Não, não é um delírio à Frank Herbert ou à Philip Dick. O útero artificial deixou a estratosfera da ficção científica e aterrou na realidade. Uma gestação mecanizada e sem a necessidade do corpo da mulher já não é uma impossibilidade. Já estão a ser feitas experiências com bezerros criados em úteros artificiais que se assemelham às máquinas que suportam as pessoas em coma: bombas mecânicas, tubos e seringas bombeiam ar e injectam os nutrientes que permitem o crescimento do feto.
Mas a pergunta fundamental não está no campo da possibilidade, está no campo da legitimidade.
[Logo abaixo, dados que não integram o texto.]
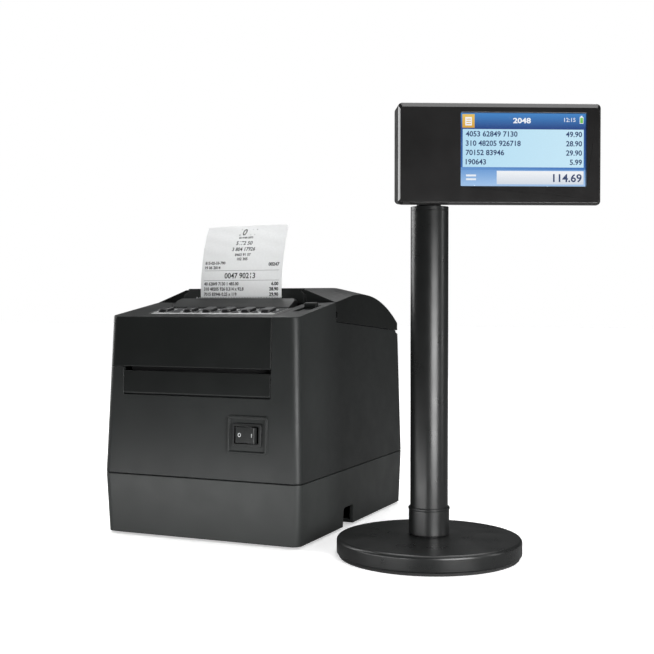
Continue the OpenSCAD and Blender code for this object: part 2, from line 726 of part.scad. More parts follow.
module foot_grommet() color(rubber_black) at_display() translate([0, foot_r - 7, 7.2]) rotate([-90, 0, 0])
    difference() {
        cylinder(r = 3.95, h = 6.6);
        translate([0, 0, -1]) cylinder(r = 2.2, h = 12);
    }

module pole_collar() color(soft_black) at_display() difference() {
    rotate_extrude($fn = 96) polygon([[0, foot_top + 0.9], [12.2, foot_top + 0.85], [12.65, foot_top + 1.4],
        [12.65, foot_top + 16.4], [13, foot_top + 16.8], [13, foot_top + 17.7], [12.6, foot_top + 18.2],
        [0, foot_top + 18.2]]);
    cylinder(r = pole_r + run, h = 50);
}

module display_pole() color(soft_black) at_display() difference() {
    translate([0, 0, foot_top - 1]) cylinder(r = pole_r, h = head_z - 3 - foot_top + 1, $fn = 96);
    cylinder(r = pole_r - 1.6, h = far, $fn = 96);
}

module swivel_ring() color(charcoal) at_head() {
    translate([0, 0, head_z - 3 + 0.05]) cylinder(r = pole_r, h = 2.4, $fn = 96);
    translate([0, 0, head_z - 18]) difference() {
        cylinder(r = pole_r - 1.6 - run, h = 15.1);
        translate([0, 0, -1]) cylinder(r = 7, h = 14);
    }
}

module tilt_neck() color(charcoal) at_head() difference() {
    union() {
        box([-7, tilt_y - 5.5, head_z - 0.55], [7, tilt_y + 5.5, tilt_z]);
        rod(tilt_y, tilt_z, 5.5, -7, 7);
    }
    rod(tilt_y, tilt_z, 2 + run, -20, 20);
}

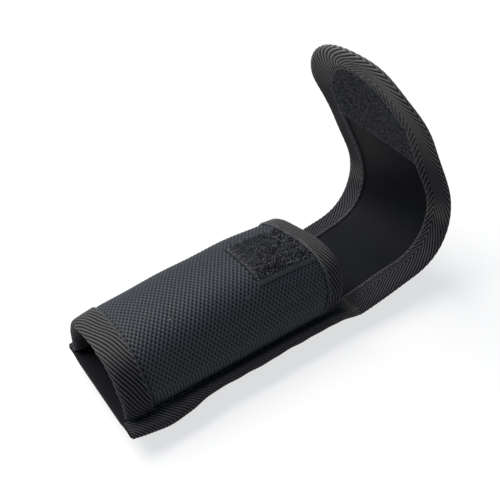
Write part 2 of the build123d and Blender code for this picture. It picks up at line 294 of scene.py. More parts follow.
def build(name, points, faces, material, cloth=None, hard=0, normals=None):
    """A mesh object from millimetre points. The last `hard` faces are flat-shaded rims, and `cloth` is what the
    cloth materials read."""
    mesh = bpy.data.meshes.new(name)
    mesh.from_pydata((np.asarray(points) / MM).tolist(), [], faces)
    soft = np.ones(len(faces), bool)
    if hard:
        soft[-hard:] = False
    mesh.polygons.foreach_set("use_smooth", soft)
    if cloth is not None:
        coords = mesh.attributes.new("cloth", "FLOAT_VECTOR", "POINT")
        coords.data.foreach_set("vector", np.asarray(cloth, np.float32).ravel())
    mesh.materials.append(material)
    mesh.update()
    if normals is not None:
        mesh.normals_split_custom_set_from_vertices(np.asarray(normals).tolist())
    return show(name, mesh)


def grid_faces(n, m, first=0):
    k = first + np.arange(n * m).reshape(n, m)
    return np.stack([k[:-1, :-1], k[1:, :-1], k[1:, 1:], k[:-1, 1:]], -1).reshape(-1, 4)


def slab(name, top, under, material, cloth, step=4, normals=None):
    """A closed piece between a face and one behind it, of which it keeps every step-th row and column."""
    under = under[::step, ::step]
    (n, m), (rows, cols) = top.shape[:2], under.shape[:2]
    first = n * m
    up, low = np.arange(first).reshape(n, m), first + np.arange(rows * cols).reshape(rows, cols)
    faces = grid_faces(n, m).tolist() + grid_faces(rows, cols, first)[:, ::-1].tolist()
    rims = []
    for j in range(cols - 1):
        here = np.arange(j * step, (j + 1) * step + 1)
        rims.append([*up[0, here], low[0, j + 1], low[0, j]])
        rims.append([*up[-1, here[::-1]], low[-1, j], low[-1, j + 1]])
    for i in range(rows - 1):
        here = np.arange(i * step, (i + 1) * step + 1)
        rims.append([*up[here[::-1], 0], low[i, 0], low[i + 1, 0]])
        rims.append([*up[here, -1], low[i + 1, -1], low[i, -1]])
    faces += [[int(t) for t in r] for r in rims]
    a, b = n // 2, m // 2
    out = top[a, b] - under[a // step, b // step]
    if np.dot(np.cross(top[a + 1, b] - top[a, b], top[a, b + 1] - top[a, b]), out) < 0:
        faces = [f[::-1] for f in faces]

    def joined(front, back):
        return np.concatenate([front.reshape(-1, 3), back.reshape(-1, 3)])

    if normals is not None:
        normals = normals * (1 if np.dot(normals[a, b], out) > 0 else -1)
        normals = joined(normals, -normals[::step, ::step])
    cloth = joined(cloth, cloth[::step, ::step])
    return build(name, joined(top, under), faces, material, cloth, len(rims), normals)


def spaced(start, end, pitch, step=4):
    """Even samples about pitch apart, in a number that the coarse side divides."""
    n = max(1, round(abs(end - start) / pitch / step)) * step
    return np.linspace(start, end, n + 1)


def tubes(name, lines, radius, material, sides=6, taper=0.55, flatten=1.0, up=(0, 0, 1)):
    """Many short round strands in one mesh. lines is strands x points x 3."""
    lines = np.asarray(lines, float)
    k, n = lines.shape[:2]
    along = unit(np.gradient(lines, axis=1))
    up = np.broadcast_to(np.asarray(up, float), (k, 3))[:, None, :]
    side = unit(np.cross(along, np.broadcast_to(up, along.shape) + 1e-4))  # never quite along the strand
    over = np.cross(side, along)
    share = np.linspace(-1, 1, n)
    thick = np.broadcast_to(np.asarray(radius, float).reshape(-1, 1), (k, 1))
    size = thick * (1 - (1 - taper) * np.abs(share) ** 3)
    turn = np.linspace(0, 2 * math.pi, sides, endpoint=False)
    ring = np.cos(turn)[:, None] * side[:, :, None, :] + flatten * np.sin(turn)[:, None] * over[:, :, None, :]
    points = (lines[:, :, None, :] + size[:, :, None, None] * ring).reshape(-1, 3)
    j, t = grid(np.arange(n - 1) * sides, np.arange(sides))
    after = (t + 1) % sides
    one = np.stack([j + t, j + after, j + sides + after, j + sides + t], -1).reshape(-1, 4)
    firsts = (np.arange(k) * n * sides)[:, None]
    faces = (one[None] + firsts[:, :, None]).reshape(-1, 4)[:, ::-1]
    caps = firsts + np.arange(sides)
    caps = np.stack([caps, (caps + (n - 1) * sides)[:, ::-1]], 1).reshape(-1, sides)
    return build(name, points, faces.tolist() + caps.tolist(), material)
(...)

A questão “é possível criar um ser humano num útero artificial?” é insignificante ao pé do dilema “é legítimo criar um ser humano num útero artificial?”. A ciência não se legitima a si própria.
Se servir para salvar ou proteger de forma mais tranquila a vida dos chamados bebés prematuros, esta máquina pode ser uma dádiva, um avanço notável da medicina. Contudo, se for usada como barriga de aluguer dos caprichos dos Ronaldos e das Kardashians, esta máquina pode ser uma porta para um inferno pós-humano onde o ser humano passa a ser uma mercadoria como outra qualquer.
Neste cenário, o útero artificial deixa de ser medicina e passa a ser distopia, deixa de ser um instrumento que auxilia uma vida já criada (o bebé prematuro) e passa a ser um portal para a criação de seres humanos ex nihilo. Ou seja, estamos à beira de um pesadelo ético (o negócio das barrigas de aluguer torna-se ainda mais fácil porque a “mãe” passa a ser uma relíquia), de um pesadelo político (um útero mecânico é o sonho molhado dos nazis) e de um pesadelo criminal - se o comércio de seres humanos e de órgãos já é uma realidade, como será no dia em que as máfias poderão simplesmente criar seres humanos para vender ou para servirem de estufas de órgãos humanos para colher e vender?
Sem grande alarme colectivo, estamos a caminhar para uma sociedade em que o ser humano pode ser comercializado ao abrigo das leis do mercado. O que não deixa de ser curioso: a resistência ao comércio de bens inertes (vulgo “capitalismo”) coabita lado a lado com a indiferença perante o comércio de seres humanos. Mas, já que invoco o conceito de “ser humano”, convém prosseguir com uma pergunta: será que um bebé criado ex nihilo numa máquina ainda pode ser considerado um “ser humano”? Uma pessoa que entra neste mundo através de uma máquina e não através de outro ser humano ainda pode ser considerado “ser humano”?
Até Jesus precisou de Maria para entrar neste mundo. O Salvador não apareceu do nada num portal de metal à ficção científica; Ele precisou de Maria, portal humano. Julgo que até os não crentes percebem este ponto de forma intuitiva. E também não é preciso acreditar no conceito cristão de “alma” para perceber que nós não somos apenas matéria, não somos compostos apenas de carne e fluidos. Durante a vida intra-uterina, a nossa personalidade começa a ser formada através da interacção com a nossa mãe. No vácuo da máquina, que tipo personalidade pode ser desenvolvida?
Este debate devia estar a ser feito, mas o tema tem sido desprezado. Porquê? A meu ver, a razão para o silêncio é a seguinte: o útero artificial desarruma os termos actuais do debate do aborto. Os defensores da “IVG” tentam tudo para desumanizar o nascituro, tentam reduzir ou menosprezar a vida intra-uterina, para assim retirar a carga odiosa do acto. Ora, o útero artificial vem mostrar é que “aquilo” não é um “mero amontoado de células”. Moral da história? Paradoxalmente, o útero artificial vem mostrar que os críticos do aborto sempre tiveram razão. O problema é que abre uma nova caixa de Pandora.